Honors Due from Guards

Von Steuben covers this area in full on pages 112-113 of his manual. As we are fielding the CL as one regiment, all commissioned Line and Light Infantry Officers should be greeted by Presenting Arms while on guard duty. Officers of attached units (Artillery, French, Dragoons, Provost, etc.) should be greeted by standing at attention with Shouldered Arms.


It will be up to the event command staff to evaluate the need and/or use of challenges using "Parole/Countersign." If used, it is the responsibility of the Adjutant and/or Officer of the Day to create the sign and countersign to be used each day. This information will be given to the guard COs, who will pass it to the sentries, etc., along with how the challenge will be performed. If the correct information is not given by those challenged, it should be concluded that they are not to be in that area. They should be detained, and/or brought to the Adjutant's Tent under guard. If they are coming from the direction of the enemy, they should also be blindfolded as it should be assumed they are enemies.

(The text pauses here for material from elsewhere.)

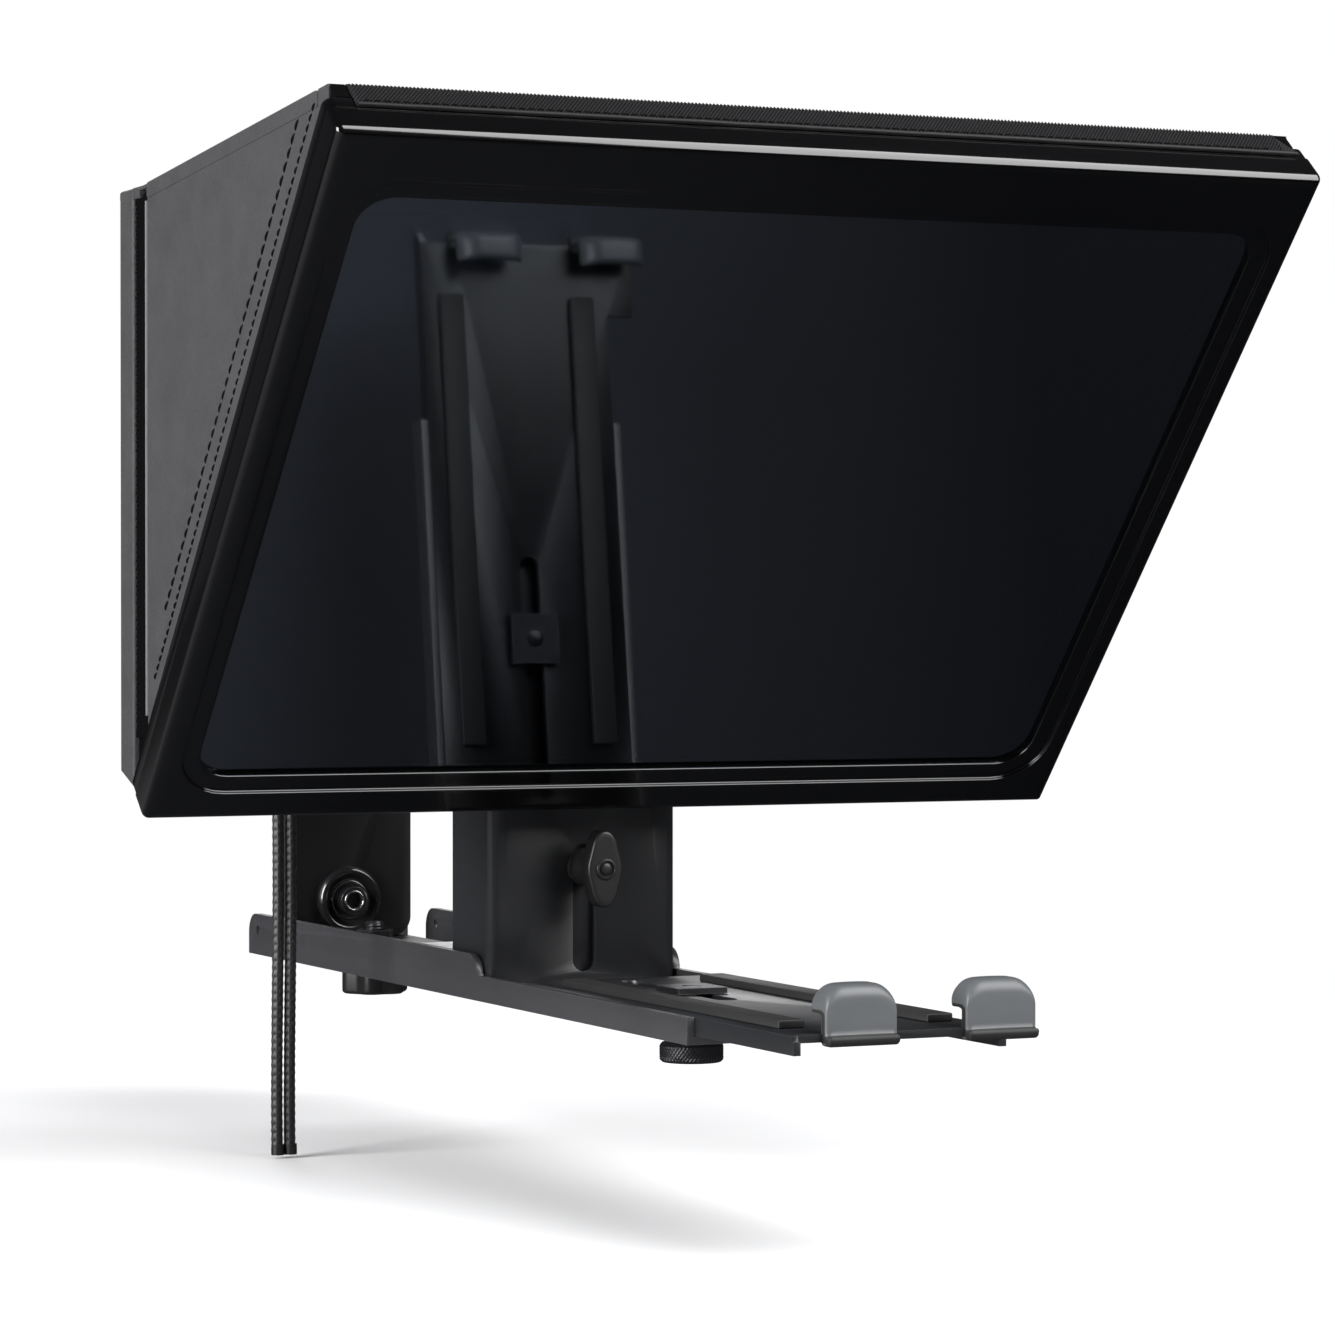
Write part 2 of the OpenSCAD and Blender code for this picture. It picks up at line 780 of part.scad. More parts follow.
module frame_bezel() {
    bezel_t = frame_t - frame_back_t;
    color(gloss_black) in_frame() difference() {
        translate([0, 0, -bezel_t]) linear_extrude(bezel_t) frame_outline();
        translate([0, 0, -bezel_t - 1]) linear_extrude(bezel_t + 2) opening(0);
        translate([0, 0, -lip_step]) linear_extrude(lip_step + 1) opening(lip_w);
        translate([0, 0, -bezel_t - 1]) linear_extrude(bezel_t + 1 - glass_inset) opening(glass_lap);
        at_frame_screws() cylinder(r = 1.25, h = 8);
    }
}

module frame_back() {
    color(satin_black) in_frame() difference() {
        translate([0, 0, -frame_t]) linear_extrude(frame_back_t) frame_outline();
        translate([0, 0, -frame_t - 1]) linear_extrude(frame_back_t + 2) opening(0);
        at_frame_screws() flat_screw_hole(1.25, frame_back_t + 1);
        at_magnets() translate([0, 0, -eps]) cylinder(r = 3, h = 1.5 + eps);
        at_frame_rivets() translate([0, 0, -eps]) cylinder(r = rivet_r, h = rivet_depth + eps);
    }
}

module frame_screws() {
    color(steel) in_frame() at_frame_screws() flat_screw(1.25, 8);
}

module catch_magnets() {
    color(steel) in_frame() at_magnets() cylinder(r = 3, h = 1.5);
}

module beam_splitter_glass() {
    color(glass_tint) in_frame() translate([0, 0, -glass_inset - glass_t])
        linear_extrude(glass_t) opening(glass_lap - 0.3);
}

module glass_gasket() {
    gasket_t = frame_t - frame_back_t - glass_inset - glass_t;
    color(rubber_black) in_frame() translate([0, 0, -glass_inset - glass_t - gasket_t])
        linear_extrude(gasket_t) difference() {
            opening(glass_lap - 0.3);
            opening(0.5);
        }
}

// The two small hinges at the frame's lower edge
module at_hinges() {
    for (x = [-hinge_x, hinge_x])
        translate([x, 0, 0]) children();
}

module at_frame_rivets() {
    at_hinges() for (x = [-10, 10])
        translate([x, 17, -frame_t]) children();
}

module at_hood_rivets() {
    at_hinges() for (x = [-10, 10])
        translate([x, 0, rim_low + 5]) children();
}

module hinge_leaf_frame() {
    color(satin_black) in_frame() difference() {
        at_hinges() difference() {
            union() {
                translate([-knuckle_w / 2, pivot_up, -pivot_back]) rotate([0, 90, 0])
                    cylinder(r = knuckle_r, h = knuckle_w);
                translate([-knuckle_w / 2, pivot_up, -frame_t - leaf_t]) cube([knuckle_w, 7, leaf_t]);
                translate([-hinge_w / 2, pivot_up + 6, -frame_t - leaf_t]) cube([hinge_w, 10, leaf_t]);
            }
            translate([-hinge_w / 2, pivot_up, -pivot_back]) rotate([0, 90, 0])
                cylinder(r = hinge_pin_r + turn_gap, h = hinge_w);
        }
        at_frame_rivets() translate([0, 0, -leaf_t - 1]) cylinder(r = rivet_r, h = 4);
    }
}

module hinge_leaf_hood() {
    arm_t = 1.6;
    pivot = slope_point(pivot_back, pivot_up);
    arm_w = (hinge_w - knuckle_w) / 2 - slip;
    color(satin_black) difference() {
        at_hinges() difference() {
            union() {
                translate([-hinge_w / 2, board_y - leaf_t, hood_low + 1])
                    cube([hinge_w, leaf_t, rim_low + 9 - hood_low - 1]);
                for (x = [-hinge_w / 2, hinge_w / 2 - arm_w]) {
                    translate([x, pivot[0], pivot[1]]) rotate([0, 90, 0]) cylinder(r = knuckle_r, h = arm_w);
                    translate([x, pivot[0], pivot[1] - arm_t / 2])
                        cube([arm_w, board_y - leaf_t / 2 - pivot[0], arm_t]);
                }
            }
            translate([-hinge_w / 2 - 1, pivot[0], pivot[1]]) rotate([0, 90, 0])
                cylinder(r = hinge_pin_r, h = hinge_w + 2);
        }
        at_hood_rivets() rod_y(rivet_r, board_y - leaf_t - 1, 4);
    }
}

module hinge_pins() {
    pivot = slope_point(pivot_back, pivot_up);
    color(steel) at_hinges() translate([-hinge_w / 2, pivot[0], pivot[1]]) rotate([0, 90, 0])
        cylinder(r = hinge_pin_r, h = hinge_w);
}

module frame_rivets() {
    color(steel) in_frame() at_frame_rivets() {
        translate([0, 0, -leaf_t - eps]) cylinder(r = rivet_r, h = leaf_t + rivet_depth + eps);
        translate([0, 0, -leaf_t - rivet_head_h]) cylinder(r = rivet_head_r, h = rivet_head_h);
    }
}

module hood_rivets() {
    color(steel) at_hood_rivets() {
        rod_y(rivet_r, board_y - leaf_t - eps, leaf_t + rivet_depth + eps);
        rod_y(rivet_head_r, board_y - leaf_t - rivet_head_h, rivet_head_h);
    }
}

// ---------------------------------------------------------------- camera mount

module rear_post() {
    foot_front = carriage_screw_y - 17;
    color(satin_black) difference() {
        union() {
            translate([-upright_w / 2, foot_front, tray_low])
                cube([upright_w, post_back_y + sheet - foot_front, sheet]);
            translate([0, post_back_y + sheet, tray_low]) rotate([90, 0, 0])
                linear_extrude(sheet) arch_plate(upright_w, 62, 6);
        }
        translate([0, carriage_screw_y, 0]) cylinder(r = stud_r + turn_gap, h = 10);
        translate([0, post_back_y + sheet + 1, 0]) rotate([90, 0, 0])
            slot(slot_r, [riser_z - 0.5, riser_z + platform_lift + 0.5], 0, sheet + 2);
    }
}

module carriage_nut() {
    color(steel) translate([0, carriage_screw_y, tray_low + sheet]) difference() {
        cylinder(r = 6, h = 4, $fn = 6);
        translate([0, 0, -1]) cylinder(r = stud_r + turn_gap, h = 6);
    }
}

module carriage_knob() {
    grip_h = 9;
    lobes = 6;
    color(rubber_black) translate([0, carriage_screw_y, 0]) {
        translate([0, 0, -slip - 2 - grip_h]) linear_extrude(grip_h) polygon([
            for (i = [0 : 71])
                let (a = i * 5, r = 9.6 + 0.9 * cos(lobes * a)) [r * cos(a), r * sin(a)]
        ]);
        translate([0, 0, -slip - 2 - eps]) cylinder(r = 6, h = 2 + eps);
        translate([0, 0, -slip - eps]) cylinder(r = stud_r, h = 11);
    }
}

module riser_hole(r, y0, length) {
    translate([0, 0, riser_z]) rod_y(r, y0, length);
}

module camera_bracket() {
    leg_low = tray_low + sheet + slip;
    bracket_back = leg_y + sheet;
    color(satin_black) difference() {
        union() {
            translate([0, bracket_back, platform_z]) rotate([90, 0, 0]) mirror([0, 1, 0])
                linear_extrude(sheet) arch_plate(upright_w, platform_z - leg_low, 6);
            translate([0, bracket_back, platform_z - sheet]) rotate([0, 0, 180])
                linear_extrude(sheet) arch_plate(2 * platform_half, bracket_back - platform_front, 8);
        }
        slot(quarter_inch_r + 0.3, slot_y, platform_z - sheet - 1, sheet + 2);
        riser_hole(stud_r, leg_y - 1, sheet + 2);
    }
}

module riser_washer() {
    color(satin_black) translate([0, leg_y, riser_z]) rotate([90, 0, 0]) rotate_extrude($fn = 64) polygon([
        [stud_r, 0],
        [10.4, 0],
        [10.4, 2.2],
        [9.6, 3.2],
        [8, 3.4],
        [6.4, 2.6],
        [5.6, 1.2],
        [stud_r, 1.2]
    ]);
}

module riser_screw() {
    head_h = 4.6;
    head_seat = leg_y - 1.2;
    socket_r = 2.6;
    socket_depth = 2.6;
    color(steel) difference() {
        union() {
            riser_hole(4.4, head_seat - head_h, head_h);
            riser_hole(stud_r, head_seat - eps, 9.5);
        }
        translate([0, head_seat - head_h + socket_depth, riser_z]) rotate([90, 0, 0])
            cylinder(r = socket_r, h = head_h, $fn = 6);
    }
}

module riser_nut() {
    nut_y = post_back_y + sheet + 0.1;
    color(steel) difference() {
        translate([0, nut_y + 4, riser_z]) rotate([90, 0, 0]) cylinder(r = 6, h = 4, $fn = 6);
        riser_hole(stud_r, nut_y - 1, 6);
    }
}

module platform_pad() {
    pad_rear = leg_y - 3;
    color(rubber_black) difference() {
        translate([0, pad_rear, platform_z]) rotate([0, 0, 180])
            linear_extrude(pad_t) arch_plate(2 * platform_half - 6, pad_rear - platform_front - 2, 6);
        slot(5, slot_y, platform_z - 1, pad_t + 2);
    }
}

module screw_retainer() {
    color(steel) translate([0, camera_screw_y, platform_z - sheet - slip - retainer_t]) difference() {
        cylinder(r = 9, h = retainer_t);
        translate([0, 0, -1]) cylinder(r = camera_shank_r + turn_gap, h = retainer_t + 2);
    }
}

// The shank is thinner than the thread, so the screw can't fall out of its retainer
module camera_screw() {
    grip_h = 6;
    grip_z = platform_z - sheet - 2 * slip - retainer_t - grip_h;
    thread_z = platform_z + pad_t + camera_thread_gap;
    color(steel) translate([0, camera_screw_y, 0]) {
        translate([0, 0, grip_z]) knurled_grip(10, grip_h, 36, 0.5);
        translate([0, 0, grip_z + grip_h - eps])
            cylinder(r = camera_shank_r, h = thread_z - grip_z - grip_h + 2 * eps);
        translate([0, 0, thread_z]) cylinder(r = quarter_inch_r, h = camera_thread_h);
    }
}

// ---------------------------------------------------------------- assembly

base_rail();
tripod_block();
block_screws();
inner_post();
post_screws();
post_nut();
tray_nut();
tray_channel();
tray_pads();
hook_covers();
tray_knob();
hood_bracket();
bracket_screws();
hood_back();
fold_strips();
sleeve_ring();
ring_screws();
lens_sleeve();
drawcord();
cord_lock();
lock_button();
wing_knob();
knob_stud();
knob_washer();
frame_bezel();
frame_back();
frame_screws();
beam_splitter_glass();
glass_gasket();
catch_magnets();
hinge_leaf_frame();
hinge_leaf_hood();
hinge_pins();
frame_rivets();
hood_rivets();
side_panel_left();
side_panel_right();
top_panel();
top_hem();
rear_post();
carriage_nut();
carriage_knob();
camera_bracket();
riser_washer();
riser_screw();
riser_nut();
platform_pad();
screw_retainer();
camera_screw();
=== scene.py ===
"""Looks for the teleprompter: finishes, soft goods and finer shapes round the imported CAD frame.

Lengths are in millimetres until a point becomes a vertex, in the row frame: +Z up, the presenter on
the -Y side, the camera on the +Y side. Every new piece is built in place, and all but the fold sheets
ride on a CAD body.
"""

import json
import math

import bmesh
import bpy
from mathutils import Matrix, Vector, noise


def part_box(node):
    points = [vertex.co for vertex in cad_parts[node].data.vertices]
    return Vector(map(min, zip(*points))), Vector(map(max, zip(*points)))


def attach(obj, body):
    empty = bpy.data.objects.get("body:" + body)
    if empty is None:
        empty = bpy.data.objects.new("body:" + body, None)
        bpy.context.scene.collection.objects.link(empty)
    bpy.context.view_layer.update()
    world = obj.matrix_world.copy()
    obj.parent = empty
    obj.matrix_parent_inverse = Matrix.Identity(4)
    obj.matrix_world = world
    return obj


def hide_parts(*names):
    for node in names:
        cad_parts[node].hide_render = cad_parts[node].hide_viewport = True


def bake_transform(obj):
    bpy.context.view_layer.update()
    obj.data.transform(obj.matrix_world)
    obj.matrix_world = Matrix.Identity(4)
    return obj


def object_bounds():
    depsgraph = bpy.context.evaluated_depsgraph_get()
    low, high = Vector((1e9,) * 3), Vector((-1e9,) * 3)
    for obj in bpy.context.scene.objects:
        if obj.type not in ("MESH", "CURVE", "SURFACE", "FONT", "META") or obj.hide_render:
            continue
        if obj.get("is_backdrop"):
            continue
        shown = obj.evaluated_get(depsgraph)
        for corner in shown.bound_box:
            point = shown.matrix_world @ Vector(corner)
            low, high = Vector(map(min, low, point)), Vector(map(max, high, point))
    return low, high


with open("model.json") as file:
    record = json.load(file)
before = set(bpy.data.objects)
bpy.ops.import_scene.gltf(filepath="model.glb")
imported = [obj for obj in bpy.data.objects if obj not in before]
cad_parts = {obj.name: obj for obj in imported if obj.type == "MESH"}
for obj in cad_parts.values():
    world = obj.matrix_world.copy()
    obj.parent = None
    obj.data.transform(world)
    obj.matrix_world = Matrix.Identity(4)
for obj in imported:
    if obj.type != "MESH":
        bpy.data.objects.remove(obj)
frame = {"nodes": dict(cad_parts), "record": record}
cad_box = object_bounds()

MM = 0.001
TURN = 2 * math.pi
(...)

Anyone needing to leave the camp area during camp hours should report to the Adjutant's tent to request a pass. This pass will entitle the bearer to pass through the sentry and outpost lines for a specific purpose and period of time.


As we constantly strive to perfect our interpretation of life in the Continental Army, the correct use of guards can play a major role. It also can create some intersting scenarios; the capture and subsequent trial of a "spy," desertions, etc. Certainly during "wargames," they can be used even more.

Again, these are suggestions for their use, as I interpret them from the Baron's writings. The Baron is not clear in all his regulations, and debate is still continuing on such areas as when should Bayonets be fixed and unfixed by the sentries. I welcome your suggestions and hope to see us using guards correctly in the future.